Text Classification for Intelligent Portfolio Management

Abstract
In the application domain of stock portfolio management, software agents that evaluate the risks associated with the individual companies of a portfolio should be able to read electronic news articles that are written to give investors an indication of the financial outlook of a company. There is a positive correlation between news reports on a company' financial outlook and the company' attractiveness as an investment. However, because of the volume of such reports, it is impossible for financial analysts or investors to track and read each one. Therefore, it would be very helpful to have a system that automatically classifies news reports that reflect positively or negatively on a company' financial outlook. To accomplish this task, we treat the analysis of news articles as a text classification problem.

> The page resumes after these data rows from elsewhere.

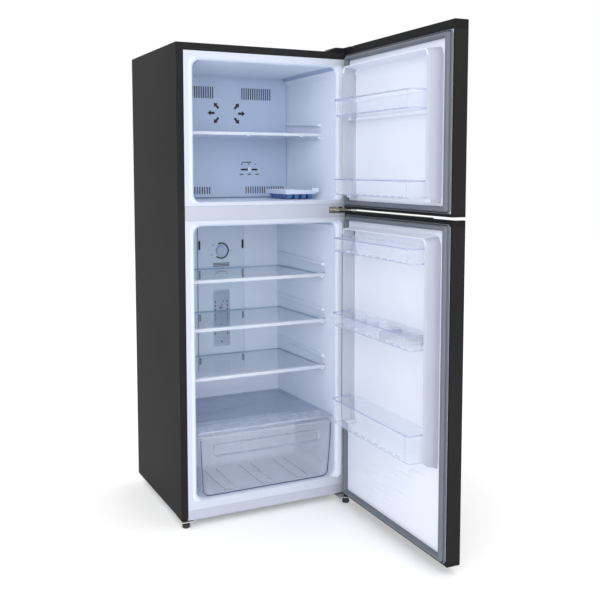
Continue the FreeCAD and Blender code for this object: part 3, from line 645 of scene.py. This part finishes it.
def build_drawer():
    """The crisper: a clear front plate with a long grip, a tub behind it and ribbed floor."""
    low, high = FLOORS["crisper_drawer"], TOPS["crisper_drawer"]

    def ring_at(z, half, front, back, inset=0.0):
        return loop("z", z, (-half + inset, half - inset),
                    (DRAWER_FRONT + front + inset, DRAWER_BACK - back - inset), 16 - inset, arc=8)

    outline = [(low, 202, 9, 24), (low + 3, 208, 8, 20), (low + 9, 216, 6.5, 15), (low + 17, 221, 6, 12),
               (high - 9, 231, 1.4, 1.4), (high - 8, 232, 0, 0), (high, 232, 0, 0)]
    outer = [ring_at(*row) for row in outline]
    inner = [ring_at(z, 231, 0, 0, 2.5) for z in (high, high - 9)]
    tub = skinned("crisper_tub", outer + inner, drawer_plastic, caps=1, smooth=35)
    give(tub, "crisper_drawer", "clear_plastic", "crisper_drawer")

    recess = [loop("y", y, (-186 + i, 186 - i), (GRIP_Z[0] + i, GRIP_Z[1] - i), 5, arc=5)
              for y, i in ((14.2, 0), (14.0, 1.6), (31, 3.6), (32.5, 2.2))]
    give(skinned("crisper_grip", recess, soft_edge, closed=True), "crisper_drawer", "clear_plastic")

    # shine collects painted highlights: bright strips at the floor pads' ends and at the grip's right end.
    pads, shine = [], []
    for x in PAD_LEFTS:
        for left in (x, x + PAD_WIDTH):
            pads.append(((left, left + PAD_LINE), (42, 236), (low + 3, low + 7)))
        pads.append(((x, x + PAD_WIDTH + PAD_LINE), (42, 43.6), (low + 3, low + 7)))
        shine.append(((x + 43, x + 44.2), (41, 43), (low + 7, low + 8.6)))
        shine.append(((x + 22, x + 44), (40.6, 41.6), (low + 6.4, low + 7.6)))
    give(bars("crisper_floor_ribs", pads, soft_edge, CABINET, 0.5), "crisper_drawer", "clear_plastic")
    shine += [((184, 185.4), (14.4, 15.6), (214, 242)), ((172, 186), (14.2, 15.2), (242, 243.2))]
    give(bars("crisper_highlights", shine, painted_glint_white, CABINET, 0.3), "crisper_drawer", "clear_plastic")

    side = [(230.6, high - 10), (228, 200), (221, low + 17), (217, low + 9.5), (209, low + 3.4),
            (200, low + 1.2)]
    path = [(-x, z) for x, z in side] + [(0, low + 1.2)] + side[::-1]
    mesh = bmesh.new()
    strip(mesh, path, 19.4, 22, 2.2)
    give(placed("crisper_front_edge", mesh, violet_edge), "crisper_drawer", "clear_plastic")


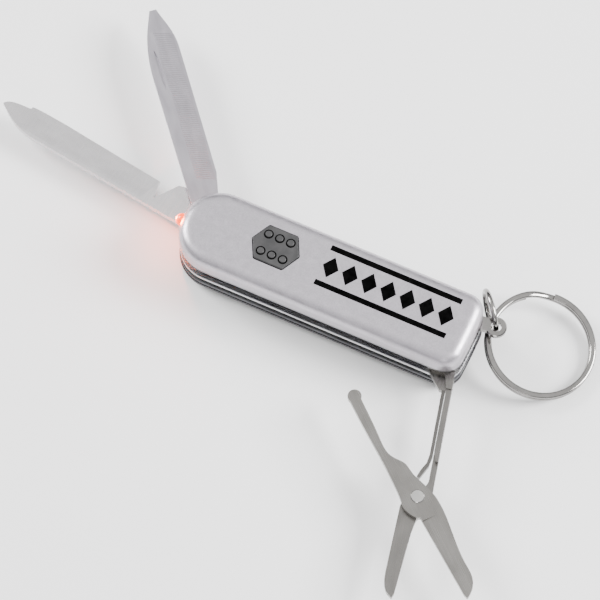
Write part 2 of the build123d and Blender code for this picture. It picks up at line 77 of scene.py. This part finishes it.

We developed a text classification algorithm that classifies financial news article by using a combination of a reduced but highly informative word feature sets and a variant of weighted majority algorithm. By clustering words represented in latent semantic vector space by LSA into groups with similar concepts, we are able to find semantically coherent word groups. A learning method with unlabeled data Self-Confident sampling was proposed to handle the problem of expensive data labeling. Vote entropy is the criterion that information-theoretically assigns a label to an unlabeled document. In comparison with naive Bayes classification boosted by Expectation Maximization (EM), the proposed method showed a better performance in terms of accuracy. Two criteria are used to evaluate methods: (1) how well they improve their performances with unlabeled data after being initially trained on a small number of human-labeled articles and (2) how well they classify the latest financial news articles which are mostly not seen during the training.